The "Aura of Lesbos" and the Opening of Daphnis And Chloe

Hugh J. Mason

University of Toronto

The setting of Daphnis and Chloe is the "real" island located around the coordinates 39o N and 26o E; but this paper asserts that "Lesbos" was also a place of the imagination as significant as the "Thebes" of Athenian tragedy (Zeitlin 1990), or the "Arcadia" of pastoral. This can be seen in Catullus' choice (poem 51) of the pseudonym Lesbia for his lover, of whom Havelock claimed (1967, 130), that the "aura of Lesbos was round her head." This "aura" recalled principally the island's status as πασων οιδοττη, where the nightingale always sings sweetest (Phanokles 1, 22 as cited in Powell 1925, 107), and poetry and music have been especially at home since the arrival of the head and lyre of Orpheus.
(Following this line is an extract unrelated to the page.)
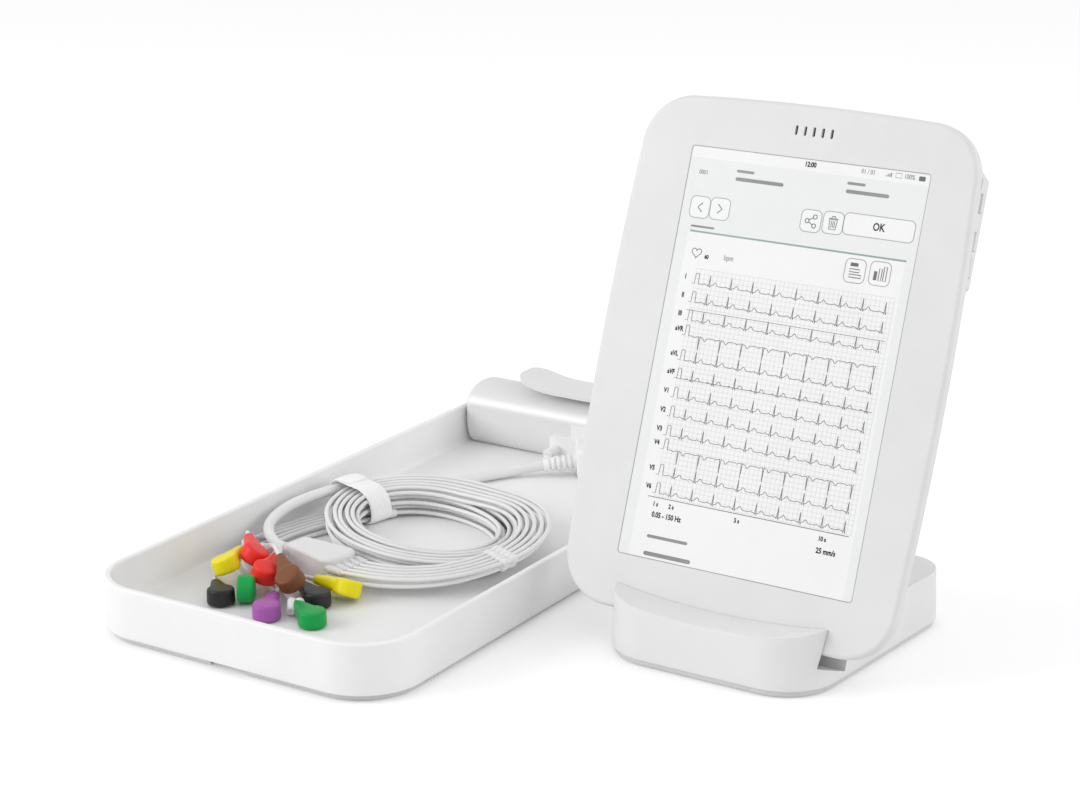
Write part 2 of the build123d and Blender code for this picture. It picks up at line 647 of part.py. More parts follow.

Within the realm of ancient fiction, the same aura informs the portrayal of the island in King Apollonius of Tyre (33–47), in the Mytileneans' appreciation of Tarsia for her lyre-playing, education, and singing, which enables her to escape degradation in the brothel and leads to her integration with her father.  In Longus, Lesbos' role as the home of poetry and song is emphasised in examples of the "Orpheus-like" control of the physical world by music and poetry.

References

Havelock, E.A. 1967. The Lyric Genius of Catullus. New York. First published 1929.

Powell,  J.U.  1925. Collectanea Alexandrina, Oxford.

Zeitlin, F. 1990. 'Thebes: Theater of Self and Society in Athenian Drama', in J. Winkler and F. Zeitlin, eds., Nothing to Do with Dionysos? Athenian Drama in Its Social Context, 130–167, Princeton.